Two prominent faces of the Congress' G-23 dissident group – Ghulam Nabi Azad and Anand Sharma – have resigned from key party committees in quick succession.
While Azad resigned as chairman of the Congress' campaign committee in Jammu and Kashmir, Sharma resigned as chairman of the party's steering committee for the upcoming Assembly elections in Himachal Pradesh.
Sharma tweeted that he remains a "lifelong Congressman" but is resigning due to "continued exclusion and insults."
This piece will try to answer three questions:
Why are Azad and Sharma upset?
What do they want?
What impact will their resignations have on the Congress?
Why Are Ghulam Nabi Azad and Anand Sharma Upset?
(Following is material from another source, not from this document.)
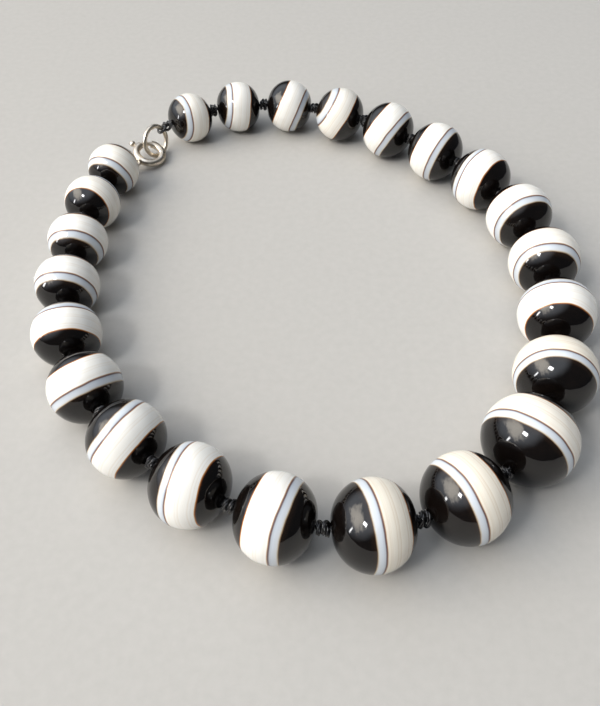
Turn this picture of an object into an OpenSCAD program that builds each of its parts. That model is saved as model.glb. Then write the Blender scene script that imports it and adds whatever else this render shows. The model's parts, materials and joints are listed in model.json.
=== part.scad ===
// Necklace of 23 drilled agate beads, graduated from the clasp to the middle of the string.
// The beads are knotted one by one on a thread and closed with a spring ring and a jump ring.
// It lies flat as one closed loop: every bead rests on the surface z = 0.

/* [Beads] */
// Diameter across the hole of the middle bead, the largest
middle_bead_d = 20; // [19.4:0.2:20.6]
// Diameter across the hole of the two beads beside the middle one
large_bead_d = 18.6; // [18:0.2:19.2]
// Diameter across the hole of the two beads beside the clasp
small_bead_d = 14.6; // [14.2:0.2:15.2]
// Length of a bead along its hole, as a share of its diameter
bead_length_share = 0.885; // [0.87:0.005:0.9]
// Diameter of the hole drilled through each bead
bore_d = 1.2; // [1.1:0.1:1.5]

/* [Thread] */
// Diameter of the thread
thread_d = 0.9; // [0.6:0.1:0.9]
// Diameter across the string of the knot between two beads
knot_d = 4.2; // [3.6:0.1:4.2]
// Length along the string of the knot between two beads
knot_l = 2.2; // [2:0.05:2.2]
// Diameter of the round knot at each end of the string
end_knot_d = 2.5; // [2.2:0.1:2.5]
// Room for a knot, from the end of one bead to the next
knot_room = 2.8; // [2.8:0.1:3.1]

/* [Clasp] */
// Outer diameter of the spring ring
ring_d = 10; // [10:0.1:10.2]
// Diameter of the spring ring's tube
tube_d = 2.2; // [2.2:0.05:2.3]
// Diameter of the sliding bolt inside the tube
bolt_d = 1.24; // [1.2:0.02:1.24]
// How far the trigger turns the bolt back, in degrees
bolt_travel = 54; // [40:1:54]
// Outer diameter of the jump ring
link_d = 10; // [10:0.1:10.2]
// Wire of the jump ring
link_wire_d = 1.3; // [1.2:0.05:1.3]

/* [Lie of the loop] */
// How much longer than wide the loop lies
loop_oval = 0.12; // [0.1:0.01:0.14]
// Direction of the loop's long way, in degrees
oval_turn = 106.5; // [100:0.5:110]
// How much the loop is drawn out to three sides
loop_egg = 0.016; // [0:0.001:0.03]
// How much the loop is drawn out to four corners
loop_square = 0.024; // [0:0.001:0.03]
// Direction of one of the four corners, in degrees
square_turn = 23; // [18:1:28]
// Where on the loop the clasp lies, in degrees
clasp_turn = 130; // [120:1:134]

/* [Hidden] */
$fn = 48;
bead_count = 23;
middle = (bead_count + 1) / 2;
beads = [1:bead_count];

// The hollow of the tube and what runs in it
channel_d = 1.4;
stem_d = 0.7;
slot_w = 0.9;
knob_d = 1.8;
knob_r = 6;

// Places round the spring ring, in degrees from the side where the jump ring hangs
gap_from = 35;
gap_to = 85;
socket_depth = 8;
bolt_from = 30;
bolt_to = 142;
trigger_at = 100;
slot_margin = 6.2;
channel_to = 204;
cut_past = 1;

// The small eye soldered to the spring ring, where the thread is tied
eye_r = 1.05;
eye_wire_d = 0.7;
solder_depth = 0.2;

// The thread's loops through the eye and round the jump ring, and where each is tied
eye_loop_r = 1;
eye_tie_turn = 110;
link_loop_r = 1.3;
link_tie_turn = 30;

// How the two rings lie between the end beads: the jump ring hangs in the spring ring
ring_tilt = 18;
link_lean = 15;
link_lift = 2.1;
eye_reach = 3.1;
link_reach = 3.2;

ring_r = (ring_d - tube_d) / 2;
link_r = (link_d - link_wire_d) / 2;
eye_x = -(ring_d / 2 + eye_r - solder_depth);
eye_loop_x = eye_x - eye_r;
tie_x = ring_r + link_r * cos(link_tie_turn);
ring_lead = eye_reach - eye_loop_x;
clasp_stretch = ring_lead + tie_x + link_reach;

function bead_name(i) = str("bead_", i < 10 ? "0" : "", i);

// Sizes of the beads, counted from the clasp down the left side
function bead_d(i) =
    i == middle ? middle_bead_d
    : large_bead_d - (large_bead_d - small_bead_d) * (abs(i - middle) - 1) / (middle - 2);
function bead_l(i) = bead_d(i) * bead_length_share;

// Length of string from the middle of the clasp to the centre of a bead
function string_to(i) =
    i == 1 ? (clasp_stretch + bead_l(1)) / 2
    : string_to(i - 1) + (bead_l(i - 1) + bead_l(i)) / 2 + knot_room;
string_l = string_to(bead_count) + (bead_l(bead_count) + clasp_stretch) / 2;

// The loop as a closed curve of mean radius 1, walked in steps of one degree from the clasp
function loop_shape(a) =
    1 + loop_oval * cos(2 * (a - oval_turn)) + loop_egg * cos(3 * a)
    + loop_square * cos(4 * (a - square_turn));
function loop_point(a) = loop_shape(a) * [cos(a), sin(a)];
loop_steps = [for (k = [1:360]) norm(loop_point(clasp_turn + k) - loop_point(clasp_turn + k - 1))];
loop_walk = [for (k = 0, s = 0; k <= 360; s = s + (k < 360 ? loop_steps[k] : 0), k = k + 1) s];

// The curve's size comes from the string's own length, so the loop always closes
loop_size = string_l / loop_walk[360];
turns = [for (k = [0:360]) [loop_walk[k] * loop_size, clasp_turn + k]];
function on_loop(s) = loop_size * loop_point(lookup(s, turns));
function heading(s) =
    let (way = on_loop(s + 0.5) - on_loop(s - 0.5))
    atan2(way.y, way.x);

// Where each bead lies: the loop is moved so that its box is centred on the origin
function bead_turn(i) = heading(string_to(i));
function half_x(i) = (bead_l(i) + (bead_d(i) - bead_l(i)) * abs(sin(bead_turn(i)))) / 2;
function half_y(i) = (bead_l(i) + (bead_d(i) - bead_l(i)) * abs(cos(bead_turn(i)))) / 2;
loop_middle = [
    max([for (i = beads) on_loop(string_to(i)).x + half_x(i)])
    + min([for (i = beads) on_loop(string_to(i)).x - half_x(i)]),
    max([for (i = beads) on_loop(string_to(i)).y + half_y(i)])
    + min([for (i = beads) on_loop(string_to(i)).y - half_y(i)])
] / 2;
function bead_at(i) =
    let (p = on_loop(string_to(i)) - loop_middle)
    [p.x, p.y, bead_d(i) / 2];
function along(i, way) = bead_at(i) + way * [cos(bead_turn(i)), sin(bead_turn(i)), 0];
function bore_end(i, side) = along(i, side * bead_l(i) / 2);
function knot_side(i, side) = along(i, side * (bead_l(i) + knot_room) / 2);

// The clasp lies in a straight line from the first bead's hole to the last one's
first_end = bore_end(1, -1);
clasp_way = bore_end(bead_count, 1) - first_end;
clasp_dir = atan2(clasp_way.y, clasp_way.x);
ring_at = first_end + ring_lead * [cos(clasp_dir), sin(clasp_dir), 0];

// Points of the clasp's own frame, in the part's frame
function in_clasp(p) = [
    ring_at.x + p.x * cos(clasp_dir) - p.y * sin(clasp_dir),
    ring_at.y + p.x * sin(clasp_dir) + p.y * cos(clasp_dir),
    p.z
];

// The jump ring leans and rests on the surface, and the spring ring lies tilted on it
ring_up = [0, -sin(ring_tilt), cos(ring_tilt)];
link_up = [0, sin(link_lean), cos(link_lean)];
ring_z = (link_r - link_lift) * cos(link_lean) + link_wire_d / 2;
link_centre = [ring_r, 0, ring_z] + link_lift * link_up;

// Where the thread meets its two loops
eye_tie_end =
    [eye_loop_x + eye_loop_r * cos(eye_tie_turn), 0, ring_z] + eye_loop_r * sin(eye_tie_turn) * ring_up;
link_tie_end =
    link_centre + (link_r + link_loop_r) * (cos(link_tie_turn) * [1, 0, 0] + sin(link_tie_turn) * link_up);

module on_bead(i) {
    translate(bead_at(i))
        rotate([0, 0, bead_turn(i)])
            rotate([0, 90, 0])
                children();
}

module on_clasp() {
    translate([ring_at.x, ring_at.y, 0])
        rotate([0, 0, clasp_dir])
            children();
}

module on_ring() {
    on_clasp()
        translate([0, 0, ring_z])
            rotate([ring_tilt, 0, 0])
                children();
}

module on_link() {
    on_clasp()
        translate(link_centre)
            rotate([90 - link_lean, 0, 0])
                children();
}

module wire_ring(r, d) {
    rotate_extrude()
        translate([r, 0])
            circle(d = d);
}

module wire_arc(r, d, from, to) {
    rotate([0, 0, from])
        rotate_extrude(angle = to - from)
            translate([r, 0])
                circle(d = d);
}

module strand(a, b) {
    way = b - a;
    translate(a)
        rotate([0, acos(way.z / norm(way)), atan2(way.y, way.x)])
            cylinder(d = thread_d, h = norm(way));
}

// The knot after a bead: pressed flat, dimpled where the thread goes in, and square to the string
module knot(i) {
    way = along(i, 1) - bead_at(i) + along(i + 1, 1) - bead_at(i + 1);
    translate((bore_end(i, 1) + bore_end(i + 1, -1)) / 2)
        rotate([0, 90, atan2(way.y, way.x)])
            rotate_extrude()
                intersection() {
                    translate([(knot_d - knot_l) / 2, 0])
                        circle(d = knot_l);
                    translate([0, -knot_l])
                        square([knot_d, 2 * knot_l]);
                }
}

// An end knot, with its seam turned off to the side of the string
module end_knot(at, way) {
    translate(at)
        rotate([0, 0, way + 90])
            sphere(d = end_knot_d);
}

// A bead is round with a small flat spot round each end of its hole
module bead(i) {
    l = bead_l(i);
    flat_r = (bead_d(i) - l) / 2;
    color("#33241f")
        on_bead(i)
            rotate_extrude()
                intersection() {
                    translate([flat_r, 0])
                        circle(d = l);
                    translate([bore_d / 2, -l])
                        square([bead_d(i), 2 * l]);
                }
}

module thread() {
    color("#1c1b1d") {
        for (i = beads)
            strand(knot_side(i, -1), knot_side(i, 1));
        for (i = [1:bead_count - 1])
            knot(i);
        eye_tie(knot_side(1, -1));
        link_tie(knot_side(bead_count, 1));
    }
}

// From the first bead's knot down to a loop through the spring ring's eye
module eye_tie(from) {
    end_knot(from, bead_turn(1));
    strand(from, in_clasp(eye_tie_end));
    on_ring()
        translate([eye_loop_x, 0, 0])
            rotate([90, 0, 0])
                wire_ring(eye_loop_r, thread_d);
}

// From the last bead's knot to a loop round the jump ring's wire
module link_tie(from) {
    end_knot(from, bead_turn(bead_count));
    strand(from, in_clasp(link_tie_end));
    on_link()
        rotate([0, 0, link_tie_turn])
            translate([link_r, 0, 0])
                rotate([90, 0, 0])
                    wire_ring(link_loop_r, thread_d);
}

// A hollow tube bent to a ring, open at the gap, slotted for the trigger, with its eye
module spring_ring() {
    color("#c8c2b6")
        on_ring()
            difference() {
                union() {
                    wire_arc(ring_r, tube_d, gap_to, gap_from + 360);
                    translate([eye_x, 0, 0])
                        wire_ring(eye_r, eye_wire_d);
                }
                wire_arc(ring_r, channel_d, gap_to - cut_past, channel_to);
                wire_arc(ring_r, channel_d, gap_from - socket_depth, gap_from + cut_past);
                rotate([0, 0, trigger_at - slot_margin])
                    rotate_extrude(angle = bolt_travel + 2 * slot_margin)
                        translate([ring_r, -slot_w / 2])
                            square([tube_d, slot_w]);
            }
}

// The bolt closes the gap: the trigger turns it back into the tube
module clasp_bolt() {
    color("#d2ccc0")
        on_ring() {
            wire_arc(ring_r, bolt_d, bolt_from, bolt_to);
            rotate([0, 0, trigger_at]) {
                translate([ring_r, 0, 0])
                    rotate([0, 90, 0])
                        cylinder(d = stem_d, h = knob_r - ring_r);
                translate([knob_r, 0, 0])
                    sphere(d = knob_d);
            }
        }
}

module jump_ring() {
    color("#c8c2b6")
        on_link()
            wire_ring(link_r, link_wire_d);
}

for (i = beads)
    bead(i);
thread();
spring_ring();
clasp_bolt();
jump_ring();
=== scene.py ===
import json
import math
import random

import bpy
import numpy as np
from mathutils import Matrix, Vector


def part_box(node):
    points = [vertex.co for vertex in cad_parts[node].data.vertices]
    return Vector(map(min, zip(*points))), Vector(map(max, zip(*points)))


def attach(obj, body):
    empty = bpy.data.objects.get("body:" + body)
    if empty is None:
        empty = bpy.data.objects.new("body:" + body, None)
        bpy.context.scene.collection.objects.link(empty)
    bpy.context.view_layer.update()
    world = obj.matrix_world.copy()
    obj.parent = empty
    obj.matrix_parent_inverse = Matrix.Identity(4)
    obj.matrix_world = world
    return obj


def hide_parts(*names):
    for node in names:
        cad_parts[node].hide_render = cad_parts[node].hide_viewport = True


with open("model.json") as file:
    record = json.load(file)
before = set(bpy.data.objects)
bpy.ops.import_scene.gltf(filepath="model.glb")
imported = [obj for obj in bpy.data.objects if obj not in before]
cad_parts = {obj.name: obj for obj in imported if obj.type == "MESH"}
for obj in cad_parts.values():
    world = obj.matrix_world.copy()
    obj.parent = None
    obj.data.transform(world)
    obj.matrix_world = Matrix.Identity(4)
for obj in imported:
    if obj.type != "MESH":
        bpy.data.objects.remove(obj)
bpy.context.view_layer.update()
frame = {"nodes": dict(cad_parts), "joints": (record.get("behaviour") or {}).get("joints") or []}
nodes = frame["nodes"]
mm = 0.001
print("frame loaded:", len(nodes), "nodes")


# small helpers

def hexToLinear(text):
    parts = [int(text[i:i + 2], 16) / 255 for i in (1, 3, 5)]
    return [c / 12.92 if c <= 0.04045 else ((c + 0.055) / 1.055) ** 2.4 for c in parts]


def newMaterial(name):
    material = bpy.data.materials.new(name)
    material.use_nodes = True
    material.node_tree.nodes.clear()
    return material


# adds one node to a material, a lamp or the world: settings are its own fields, values its sockets,
# and links come from other nodes' outputs
def addNode(owner, kind, settings={}, values={}, links={}, stops=None):
    tree = owner.node_tree
    node = tree.nodes.new(kind)
    for key, value in settings.items():
        setattr(node, key, value)
    for key, value in values.items():
        if isinstance(value, str):
            value = hexToLinear(value) + [1]
        node.inputs[key].default_value = value
    for key, (other, output) in links.items():
        tree.links.new(other.outputs[output], node.inputs[key])
    if stops:
        ramp = node.color_ramp
        while len(ramp.elements) < len(stops):
            ramp.elements.new(0.5)
        for element, (place, colour, alpha) in zip(ramp.elements, stops):
            element.position = place
            element.color = hexToLinear(colour) + [alpha]
    return node


def meshObject(name, points, faces, material, smooth=True):
    mesh = bpy.data.meshes.new(name)
    mesh.from_pydata([tuple(p) for p in points], [], faces)
    mesh.validate()
    if smooth:
        mesh.polygons.foreach_set("use_smooth", [True] * len(mesh.polygons))
    mesh.materials.append(material)
    piece = bpy.data.objects.new(name, mesh)
    bpy.context.scene.collection.objects.link(piece)
    return piece


def unit(v):
    return np.asarray(v, float) / np.linalg.norm(v)


# beads

beadLook = {
    "ringSteps": 96,        # round the hole
    "arcSteps": 40,         # from one end of the hole to the other
    "rimSteps": 3,          # over the polished edge of the hole
    "rimRadius": 0.15,      # mm, of that edge
    "boreRadius": 0.6,      # mm, as drilled in the solid
    "rimSlack": 0.01,       # mm, to find the edges of the hole in the solid
}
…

Azad and Sharma are both extremely senior leaders of the Congress. Both of them began their political careers in Indira Gandhi's era, even before Rajiv Gandhi entered politics. Azad was known to have been close to Sanjay Gandhi.
They have occupied key positions in the party organisation, ministerial berths, and were also the leading figures of the Congress in the Rajya Sabha until recently.
Both have a sense of ownership over the party – Sharma has said in 2020 that they are 'co-owners' of the Congress and not tenants. They also feel that they understand politics better than Sonia Gandhi, Rahul Gandhi, and most of their loyalists.
Azad, for instance, is known to have said during private interactions with leaders that he learnt politics from Sanjay Gandhi and Mufti Mohammad Sayeed and didn't need lessons from others.
Both the leaders feel that they have served the party loyally since decades but have been sidelined ever since Rahul Gandhi's influence in the party began growing.
The non-renewal of their Rajya Sabha terms was the last and most significant blow to them.
What Do Ghulam Nabi Azad and Anand Sharma Want?
The timing of their resignations is connected to the Congress' upcoming organisational elections.
The Congress presently is in a peculiar position. Hardly any leader seems keen to take up the responsibility of becoming party president. But almost every leader desires to be among the key advisors of the party president.
Azad and Sharma are no exception in this regard. Basically, they want a greater say in party affairs once a full-time president takes over.
Both leaders seem to be afraid that if Rahul Gandhi or someone from his camp becomes the party president, it would mean further alienation for them.
To be fair to them, their fear is not just personal alienation but also the prospect of the party being taken in a direction that they don't agree with.
What Impact Will Their Resignations Have?
Probably the only mass leader among the G-23 grouping is former Haryana Chief Minister Bhupinder Singh Hooda. Azad and Sharma are not mass leaders by any stretch. Their resignations are unlikely to have a major impact on the Congress' prospects.
Let's take Sharma, who has resigned as chairman of the screening committee for the Himachal Pradesh elections.
The Congress is facing a leadership vacuum in Himachal Pradesh following the demise of former Chief Minister Virbhadra Singh.
The party has a number of leaders who are popular in their respective areas – Pratibha Singh, wife of Virbhadra Singh in the Shimla region, Mukesh Agnihotri in Una district, Asha Kumari Singh in Dalhousie, Sukhwinder Singh Sukhu in Hamirpur district, Kaul Singh Thakur in Mandi district, and Dhani Ram Shandil in Solan. None of them have state-level appeal.
However, Anand Sharma has neither statewide appeal nor a local base like that of the leaders mentioned above.
Some say his exit may be a good thing for the party as it can now have a new chairman of the screening committee.
The party incharge for Himachal Pradesh, Rajeev Shukla, reached out to Sharma after his resignation and said that he will resolve the matter. However, this seems less due to any political damage that Sharma could cause in Himachal and more as a result of Rajeev Shukla's own efforts to appear as the 'peacemaker' in the party.
Ghulam Nabi Azad's case is a little more complex. A former chief minister of Jammu and Kashmir, he does have his fair share of loyalists in the J&K Congress. Some of his supporters resigned along with him.
At a time when politics in Jammu and Kashmir is in a flux following the ending of its statehood, a rebellion within the Congress led by a former CM could cause some harm to the party.
A lot would depend on what Azad does next. If he remains in the party as a dissident, naturally that damage in the J&K unit will be contained. But if he forms his own party or joins the BJP, it could be more harmful for the Congress.
However, Azad doesn't control the entire state unit. And there will always be space for a national party, especially in the Jammu region. So a complete collapse of the Congress in J&K is unlikely even if Azad leaves.
As of now, Azad and Sharma's resignations and public statements are mainly aimed at earning back some kind of influence in the Congress and avoiding the least desirable outcome for them in the organisational elections.